The lovely design on the grail first attracted me to it. I picked it up and examined it. Beautiful. I recalled someone saying that tea drank from a clay cup tasted better, and I wondered if they were right or spreading unproven rumours.
Clay Petals Pottery, located in Westport, NL, had created the item I held. That alone was appealing. The last thing I wanted to buy was a Newfoundland souvenir made in China.
The size was perfect. I wasn’t a pinky-pointing, cup and saucer, dainty handle person. I needed a mug of tea that sat beside me through an entire page of writing, not one that disappeared after the first paragraph.
But you have plenty of mugs, said the practical voice in my head.
Yes, I did.

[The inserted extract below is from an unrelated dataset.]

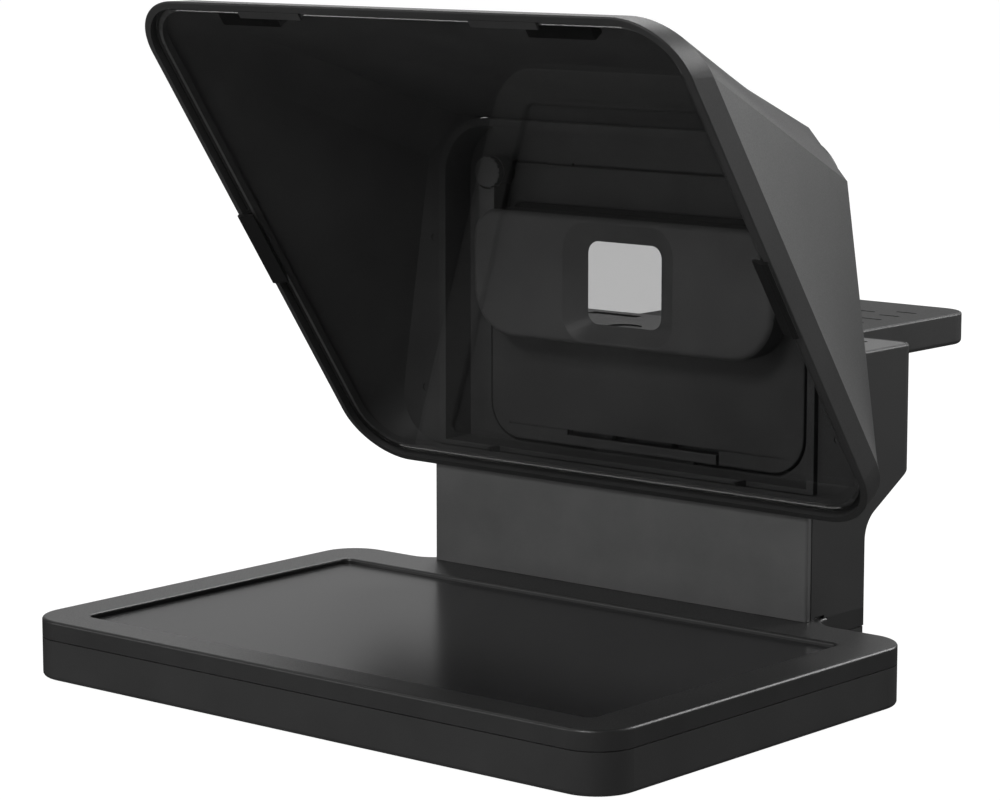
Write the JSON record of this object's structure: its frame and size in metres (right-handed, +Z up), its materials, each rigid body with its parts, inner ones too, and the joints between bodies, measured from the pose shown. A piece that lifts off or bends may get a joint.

They filled my cupboards to the point that when yard sale season came along, I put out a few in an attempt to clear the clutter.
But you still haven’t found the perfect tea mug, said the wise voice in my head.
No, I haven’t. So I shouldn’t pass up this opportunity.
I still recall my first cup of tea in the Clay Petals mug. Oh, did it taste good. I was hooked. Never again—unless lost in a wasteland—would I drink my tea from any other vessel. This was my sacred grail, my Stanley Cup of mugs.
After more than 1,600 cups of tea, it still looks beautiful.
To pay homage to my perfect tea mug, it appears on the cover of “Miss Tuttle’s Lemon Tarts”, a short story about a lady who drinks tea, eats lemon tarts and gardens.
Time for a cup of tea.
II love your special mug! also love tea and it has to be in a pottery mug. My daughter is a potter and she made a mug for me about 6 years ago that I drink my tea in all the time. It is so perfect. I must take a picture of it too. I also have a pottery mug my very first boss gave me too many years ago to mention, which I still use as well. Somehow the tea tastes better in these two mugs.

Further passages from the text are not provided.